Dataset extract —
┄┄┄┄┄┄┄┄┄┄

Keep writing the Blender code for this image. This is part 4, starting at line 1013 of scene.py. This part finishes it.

┄┄┄┄┄┄┄┄┄┄

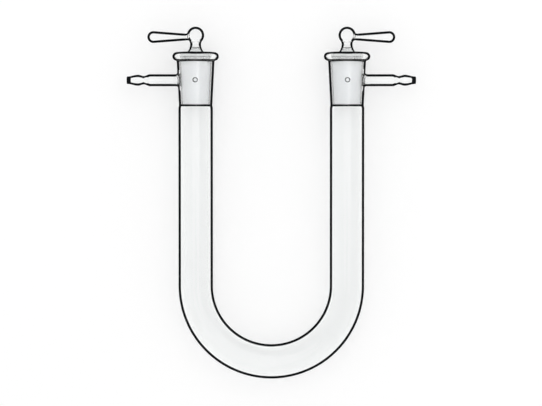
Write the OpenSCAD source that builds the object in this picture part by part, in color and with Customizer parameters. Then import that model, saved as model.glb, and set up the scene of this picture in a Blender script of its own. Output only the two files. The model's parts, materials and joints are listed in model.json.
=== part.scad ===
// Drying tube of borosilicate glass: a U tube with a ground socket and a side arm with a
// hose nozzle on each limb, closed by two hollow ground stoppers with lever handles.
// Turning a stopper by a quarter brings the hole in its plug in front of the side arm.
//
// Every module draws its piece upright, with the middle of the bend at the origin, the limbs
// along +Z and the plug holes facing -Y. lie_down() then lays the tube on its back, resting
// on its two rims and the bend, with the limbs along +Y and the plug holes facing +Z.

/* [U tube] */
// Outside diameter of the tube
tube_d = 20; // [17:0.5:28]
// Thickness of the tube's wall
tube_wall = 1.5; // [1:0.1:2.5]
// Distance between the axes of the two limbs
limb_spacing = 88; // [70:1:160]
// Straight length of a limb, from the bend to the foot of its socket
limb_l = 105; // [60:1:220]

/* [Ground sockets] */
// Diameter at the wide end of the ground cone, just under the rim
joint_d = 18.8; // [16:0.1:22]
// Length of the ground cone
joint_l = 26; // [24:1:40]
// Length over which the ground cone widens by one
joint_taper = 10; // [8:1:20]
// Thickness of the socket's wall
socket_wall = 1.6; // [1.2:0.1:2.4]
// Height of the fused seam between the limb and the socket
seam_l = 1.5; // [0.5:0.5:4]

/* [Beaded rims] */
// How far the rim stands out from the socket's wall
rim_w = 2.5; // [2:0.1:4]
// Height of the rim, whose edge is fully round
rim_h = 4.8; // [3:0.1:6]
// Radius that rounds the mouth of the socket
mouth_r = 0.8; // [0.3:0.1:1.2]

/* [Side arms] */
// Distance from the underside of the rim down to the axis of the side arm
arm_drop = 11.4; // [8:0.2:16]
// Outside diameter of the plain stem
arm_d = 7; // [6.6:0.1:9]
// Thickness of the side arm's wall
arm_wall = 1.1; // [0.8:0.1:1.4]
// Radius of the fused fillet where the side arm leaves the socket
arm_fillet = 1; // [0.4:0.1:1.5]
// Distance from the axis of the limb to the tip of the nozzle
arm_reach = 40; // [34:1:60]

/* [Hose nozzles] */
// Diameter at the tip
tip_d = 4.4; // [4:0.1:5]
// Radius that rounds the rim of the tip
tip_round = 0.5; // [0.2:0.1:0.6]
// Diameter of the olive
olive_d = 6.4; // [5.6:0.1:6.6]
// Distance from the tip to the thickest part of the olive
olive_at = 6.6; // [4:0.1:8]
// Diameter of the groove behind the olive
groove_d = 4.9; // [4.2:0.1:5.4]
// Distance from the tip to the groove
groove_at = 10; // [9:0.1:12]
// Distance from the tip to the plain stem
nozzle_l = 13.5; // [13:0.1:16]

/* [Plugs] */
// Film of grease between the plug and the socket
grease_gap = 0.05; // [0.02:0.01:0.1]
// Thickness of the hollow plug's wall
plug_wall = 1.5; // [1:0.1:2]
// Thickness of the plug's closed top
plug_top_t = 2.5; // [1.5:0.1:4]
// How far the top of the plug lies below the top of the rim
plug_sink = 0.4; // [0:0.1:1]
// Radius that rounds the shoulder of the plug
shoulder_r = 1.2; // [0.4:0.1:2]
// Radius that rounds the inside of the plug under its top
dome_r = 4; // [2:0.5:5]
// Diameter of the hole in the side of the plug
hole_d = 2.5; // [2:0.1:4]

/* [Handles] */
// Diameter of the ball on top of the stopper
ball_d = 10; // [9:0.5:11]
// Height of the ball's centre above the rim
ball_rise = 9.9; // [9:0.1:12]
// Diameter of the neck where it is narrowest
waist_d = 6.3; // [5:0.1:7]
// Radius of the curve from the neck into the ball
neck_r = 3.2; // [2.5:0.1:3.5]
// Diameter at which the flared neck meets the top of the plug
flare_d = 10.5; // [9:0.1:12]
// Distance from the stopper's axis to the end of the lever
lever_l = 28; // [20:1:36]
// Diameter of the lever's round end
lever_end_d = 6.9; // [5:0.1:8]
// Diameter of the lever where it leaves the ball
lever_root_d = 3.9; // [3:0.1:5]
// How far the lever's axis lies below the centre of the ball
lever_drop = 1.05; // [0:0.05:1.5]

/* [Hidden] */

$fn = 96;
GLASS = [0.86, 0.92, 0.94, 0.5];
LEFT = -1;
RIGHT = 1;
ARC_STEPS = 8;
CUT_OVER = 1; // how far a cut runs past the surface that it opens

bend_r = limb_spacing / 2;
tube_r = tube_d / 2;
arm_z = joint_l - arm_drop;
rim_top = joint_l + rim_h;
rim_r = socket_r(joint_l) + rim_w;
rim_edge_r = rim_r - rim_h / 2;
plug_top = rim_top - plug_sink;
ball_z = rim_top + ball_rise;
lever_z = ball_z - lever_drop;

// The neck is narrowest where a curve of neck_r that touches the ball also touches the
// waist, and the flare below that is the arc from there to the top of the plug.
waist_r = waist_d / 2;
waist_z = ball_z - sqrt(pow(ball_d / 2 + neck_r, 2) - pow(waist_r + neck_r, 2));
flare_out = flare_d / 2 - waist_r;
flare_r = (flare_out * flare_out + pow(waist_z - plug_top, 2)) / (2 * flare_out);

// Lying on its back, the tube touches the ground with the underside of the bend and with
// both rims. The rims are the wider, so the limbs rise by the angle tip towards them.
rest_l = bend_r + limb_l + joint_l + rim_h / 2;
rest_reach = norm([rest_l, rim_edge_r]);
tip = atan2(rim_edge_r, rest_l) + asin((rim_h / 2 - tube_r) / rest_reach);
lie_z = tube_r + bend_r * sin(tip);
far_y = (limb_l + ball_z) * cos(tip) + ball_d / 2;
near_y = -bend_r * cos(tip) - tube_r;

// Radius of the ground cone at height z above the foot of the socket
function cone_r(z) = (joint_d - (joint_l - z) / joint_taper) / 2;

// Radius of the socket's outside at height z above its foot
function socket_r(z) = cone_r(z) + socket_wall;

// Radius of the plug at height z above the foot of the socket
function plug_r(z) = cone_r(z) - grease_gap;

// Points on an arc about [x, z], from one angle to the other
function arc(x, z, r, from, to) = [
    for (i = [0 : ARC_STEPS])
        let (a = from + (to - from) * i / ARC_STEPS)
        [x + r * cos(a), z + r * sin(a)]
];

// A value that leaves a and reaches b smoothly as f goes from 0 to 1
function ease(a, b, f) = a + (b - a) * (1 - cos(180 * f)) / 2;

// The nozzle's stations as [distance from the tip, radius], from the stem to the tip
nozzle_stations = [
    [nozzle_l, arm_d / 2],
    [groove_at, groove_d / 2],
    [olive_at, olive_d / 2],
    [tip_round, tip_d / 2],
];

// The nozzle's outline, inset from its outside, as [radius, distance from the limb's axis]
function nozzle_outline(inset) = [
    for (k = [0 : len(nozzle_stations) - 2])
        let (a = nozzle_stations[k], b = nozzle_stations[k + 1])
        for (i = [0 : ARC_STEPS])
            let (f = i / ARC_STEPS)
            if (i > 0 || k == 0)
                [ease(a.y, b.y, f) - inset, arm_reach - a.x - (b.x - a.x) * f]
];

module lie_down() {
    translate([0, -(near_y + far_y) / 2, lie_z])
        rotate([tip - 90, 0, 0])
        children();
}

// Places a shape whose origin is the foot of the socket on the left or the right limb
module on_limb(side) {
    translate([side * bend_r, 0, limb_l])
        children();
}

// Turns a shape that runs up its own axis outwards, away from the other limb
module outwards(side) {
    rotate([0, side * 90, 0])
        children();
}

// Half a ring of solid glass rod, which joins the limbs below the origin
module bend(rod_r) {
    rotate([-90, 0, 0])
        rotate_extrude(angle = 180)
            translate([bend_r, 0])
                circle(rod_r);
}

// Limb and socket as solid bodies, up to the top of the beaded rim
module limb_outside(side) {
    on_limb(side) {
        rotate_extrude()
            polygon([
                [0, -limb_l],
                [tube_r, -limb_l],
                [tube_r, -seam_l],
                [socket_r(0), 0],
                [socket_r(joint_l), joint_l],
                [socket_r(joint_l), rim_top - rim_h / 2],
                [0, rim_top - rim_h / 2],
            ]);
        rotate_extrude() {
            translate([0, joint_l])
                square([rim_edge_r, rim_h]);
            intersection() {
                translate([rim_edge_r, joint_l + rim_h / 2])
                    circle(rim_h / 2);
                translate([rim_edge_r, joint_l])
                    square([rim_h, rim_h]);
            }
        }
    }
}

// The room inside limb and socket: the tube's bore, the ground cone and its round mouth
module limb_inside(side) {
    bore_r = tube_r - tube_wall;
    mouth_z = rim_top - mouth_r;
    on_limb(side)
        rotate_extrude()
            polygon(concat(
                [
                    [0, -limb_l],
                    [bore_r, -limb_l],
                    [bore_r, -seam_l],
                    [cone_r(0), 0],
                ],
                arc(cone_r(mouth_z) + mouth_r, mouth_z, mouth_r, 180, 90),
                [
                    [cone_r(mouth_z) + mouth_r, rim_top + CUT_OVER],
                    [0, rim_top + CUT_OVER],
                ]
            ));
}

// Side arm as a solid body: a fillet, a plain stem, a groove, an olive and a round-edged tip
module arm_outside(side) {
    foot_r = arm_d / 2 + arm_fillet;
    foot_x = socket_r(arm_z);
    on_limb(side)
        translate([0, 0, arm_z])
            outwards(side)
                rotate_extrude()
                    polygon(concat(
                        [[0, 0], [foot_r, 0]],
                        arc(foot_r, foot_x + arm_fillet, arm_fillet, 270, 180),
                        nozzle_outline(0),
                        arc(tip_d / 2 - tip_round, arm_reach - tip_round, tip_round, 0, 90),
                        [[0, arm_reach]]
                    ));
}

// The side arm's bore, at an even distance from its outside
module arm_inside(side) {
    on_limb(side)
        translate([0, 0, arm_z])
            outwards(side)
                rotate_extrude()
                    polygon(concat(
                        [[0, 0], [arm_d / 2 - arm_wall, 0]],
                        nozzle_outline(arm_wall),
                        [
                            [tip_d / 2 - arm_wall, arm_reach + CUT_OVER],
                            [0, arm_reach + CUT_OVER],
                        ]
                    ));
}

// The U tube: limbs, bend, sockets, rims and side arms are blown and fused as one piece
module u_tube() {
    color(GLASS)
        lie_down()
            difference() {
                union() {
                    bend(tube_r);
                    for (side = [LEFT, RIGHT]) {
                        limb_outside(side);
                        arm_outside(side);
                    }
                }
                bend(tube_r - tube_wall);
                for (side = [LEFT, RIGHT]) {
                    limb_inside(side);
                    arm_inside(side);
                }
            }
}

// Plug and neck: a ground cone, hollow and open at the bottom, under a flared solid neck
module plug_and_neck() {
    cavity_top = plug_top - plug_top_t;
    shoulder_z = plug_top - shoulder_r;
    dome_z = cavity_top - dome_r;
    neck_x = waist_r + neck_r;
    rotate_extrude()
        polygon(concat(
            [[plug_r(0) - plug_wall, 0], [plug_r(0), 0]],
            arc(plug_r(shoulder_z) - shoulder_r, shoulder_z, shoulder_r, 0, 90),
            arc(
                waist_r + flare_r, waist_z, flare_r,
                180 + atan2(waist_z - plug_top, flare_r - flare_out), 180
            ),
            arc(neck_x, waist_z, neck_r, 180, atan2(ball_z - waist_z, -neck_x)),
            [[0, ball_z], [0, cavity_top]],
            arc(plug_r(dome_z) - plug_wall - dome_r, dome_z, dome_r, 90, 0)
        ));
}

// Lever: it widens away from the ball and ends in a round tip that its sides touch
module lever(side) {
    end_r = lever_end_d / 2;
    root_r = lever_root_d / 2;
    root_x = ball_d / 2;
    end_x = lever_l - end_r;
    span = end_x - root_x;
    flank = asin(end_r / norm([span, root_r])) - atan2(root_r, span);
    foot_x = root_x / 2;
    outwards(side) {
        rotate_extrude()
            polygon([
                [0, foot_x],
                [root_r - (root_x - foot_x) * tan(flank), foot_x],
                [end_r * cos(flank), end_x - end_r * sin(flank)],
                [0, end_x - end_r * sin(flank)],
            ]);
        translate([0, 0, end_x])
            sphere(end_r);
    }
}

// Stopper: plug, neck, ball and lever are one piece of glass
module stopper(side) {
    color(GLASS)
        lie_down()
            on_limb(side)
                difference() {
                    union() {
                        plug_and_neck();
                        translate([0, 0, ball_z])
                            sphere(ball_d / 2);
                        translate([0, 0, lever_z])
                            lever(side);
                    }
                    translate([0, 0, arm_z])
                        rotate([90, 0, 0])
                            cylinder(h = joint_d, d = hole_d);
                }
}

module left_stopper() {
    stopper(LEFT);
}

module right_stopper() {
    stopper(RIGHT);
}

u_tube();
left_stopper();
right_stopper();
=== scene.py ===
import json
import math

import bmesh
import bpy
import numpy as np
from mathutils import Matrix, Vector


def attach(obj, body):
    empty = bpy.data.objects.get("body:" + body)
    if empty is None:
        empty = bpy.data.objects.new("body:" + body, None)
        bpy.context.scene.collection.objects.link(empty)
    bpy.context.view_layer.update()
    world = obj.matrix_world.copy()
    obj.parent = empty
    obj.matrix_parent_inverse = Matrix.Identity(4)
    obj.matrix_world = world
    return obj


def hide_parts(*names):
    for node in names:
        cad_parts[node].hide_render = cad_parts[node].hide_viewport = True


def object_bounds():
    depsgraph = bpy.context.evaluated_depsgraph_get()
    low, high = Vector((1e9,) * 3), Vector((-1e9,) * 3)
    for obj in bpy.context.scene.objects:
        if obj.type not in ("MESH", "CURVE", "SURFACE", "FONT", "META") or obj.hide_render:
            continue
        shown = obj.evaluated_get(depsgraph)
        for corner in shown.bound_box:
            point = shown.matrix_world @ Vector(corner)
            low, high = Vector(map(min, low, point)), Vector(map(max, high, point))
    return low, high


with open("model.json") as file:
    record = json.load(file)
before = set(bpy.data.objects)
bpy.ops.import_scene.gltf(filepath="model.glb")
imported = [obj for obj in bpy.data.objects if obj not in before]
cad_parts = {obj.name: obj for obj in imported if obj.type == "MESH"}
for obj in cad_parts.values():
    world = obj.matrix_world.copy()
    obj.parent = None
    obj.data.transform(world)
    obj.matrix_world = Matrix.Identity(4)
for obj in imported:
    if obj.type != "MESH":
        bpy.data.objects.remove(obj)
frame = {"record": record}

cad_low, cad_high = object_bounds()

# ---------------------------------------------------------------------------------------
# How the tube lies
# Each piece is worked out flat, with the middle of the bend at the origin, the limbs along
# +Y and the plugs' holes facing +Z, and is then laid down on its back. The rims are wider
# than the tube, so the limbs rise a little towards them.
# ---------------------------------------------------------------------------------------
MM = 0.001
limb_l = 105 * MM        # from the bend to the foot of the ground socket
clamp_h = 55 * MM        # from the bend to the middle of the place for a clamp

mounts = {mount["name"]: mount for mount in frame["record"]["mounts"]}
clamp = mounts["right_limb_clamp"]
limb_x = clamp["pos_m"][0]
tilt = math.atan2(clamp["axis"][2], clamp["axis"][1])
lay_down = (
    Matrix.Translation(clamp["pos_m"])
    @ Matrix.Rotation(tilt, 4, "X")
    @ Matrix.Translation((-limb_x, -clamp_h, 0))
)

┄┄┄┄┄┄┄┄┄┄

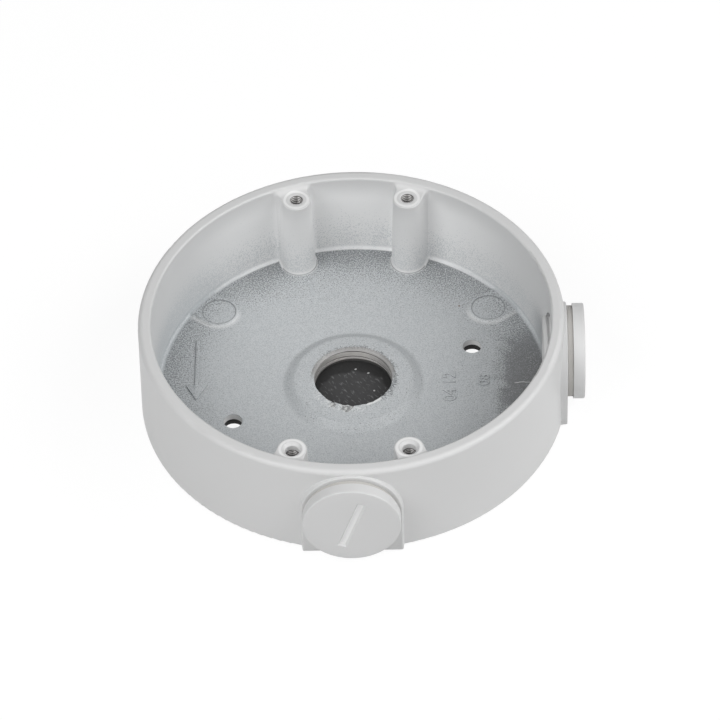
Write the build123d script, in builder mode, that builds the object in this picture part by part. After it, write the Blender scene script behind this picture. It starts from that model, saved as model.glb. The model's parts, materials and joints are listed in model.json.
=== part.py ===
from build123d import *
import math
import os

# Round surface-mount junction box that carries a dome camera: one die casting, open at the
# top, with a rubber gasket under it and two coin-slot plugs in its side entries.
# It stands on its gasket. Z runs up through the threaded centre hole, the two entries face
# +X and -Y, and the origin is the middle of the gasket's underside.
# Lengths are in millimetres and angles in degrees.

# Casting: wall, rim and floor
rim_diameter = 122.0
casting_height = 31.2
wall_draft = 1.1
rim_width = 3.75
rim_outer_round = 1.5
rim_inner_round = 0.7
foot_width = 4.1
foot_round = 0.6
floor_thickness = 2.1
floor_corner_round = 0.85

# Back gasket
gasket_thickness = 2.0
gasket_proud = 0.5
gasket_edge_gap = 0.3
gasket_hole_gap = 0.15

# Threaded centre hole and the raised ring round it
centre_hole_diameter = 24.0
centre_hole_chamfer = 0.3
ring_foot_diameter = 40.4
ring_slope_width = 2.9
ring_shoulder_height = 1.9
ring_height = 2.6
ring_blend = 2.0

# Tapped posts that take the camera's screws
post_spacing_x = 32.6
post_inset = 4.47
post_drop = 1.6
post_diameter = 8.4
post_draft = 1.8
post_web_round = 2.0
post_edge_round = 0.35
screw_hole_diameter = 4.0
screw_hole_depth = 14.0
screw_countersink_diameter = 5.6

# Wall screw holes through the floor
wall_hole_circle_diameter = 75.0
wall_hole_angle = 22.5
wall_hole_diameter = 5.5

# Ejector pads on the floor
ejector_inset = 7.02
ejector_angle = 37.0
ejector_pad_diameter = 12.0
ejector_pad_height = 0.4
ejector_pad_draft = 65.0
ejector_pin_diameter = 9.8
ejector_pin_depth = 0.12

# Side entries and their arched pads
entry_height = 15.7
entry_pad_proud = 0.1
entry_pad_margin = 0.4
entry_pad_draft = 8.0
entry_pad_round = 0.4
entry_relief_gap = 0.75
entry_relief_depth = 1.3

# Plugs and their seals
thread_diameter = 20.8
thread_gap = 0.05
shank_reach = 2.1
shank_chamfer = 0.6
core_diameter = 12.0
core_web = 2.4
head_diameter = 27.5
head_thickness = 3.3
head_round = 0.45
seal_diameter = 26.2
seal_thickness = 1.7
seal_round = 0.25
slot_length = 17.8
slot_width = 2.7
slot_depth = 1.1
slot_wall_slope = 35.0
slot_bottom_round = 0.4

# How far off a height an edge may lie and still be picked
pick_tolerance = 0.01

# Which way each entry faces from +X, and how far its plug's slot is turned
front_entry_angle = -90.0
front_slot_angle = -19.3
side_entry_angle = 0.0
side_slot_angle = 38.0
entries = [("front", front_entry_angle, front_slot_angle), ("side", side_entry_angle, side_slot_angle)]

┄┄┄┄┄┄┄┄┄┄

Short problem — Give again the lines from the one with "if obj.type not" to the one with "return low, high", both lines included, exactly and with no other line.

Full solution —
        if obj.type not in ("MESH", "CURVE", "SURFACE", "FONT", "META") or obj.hide_render:
            continue
        shown = obj.evaluated_get(depsgraph)
        for corner in shown.bound_box:
            point = shown.matrix_world @ Vector(corner)
            low, high = Vector(map(min, low, point)), Vector(map(max, high, point))
    return low, high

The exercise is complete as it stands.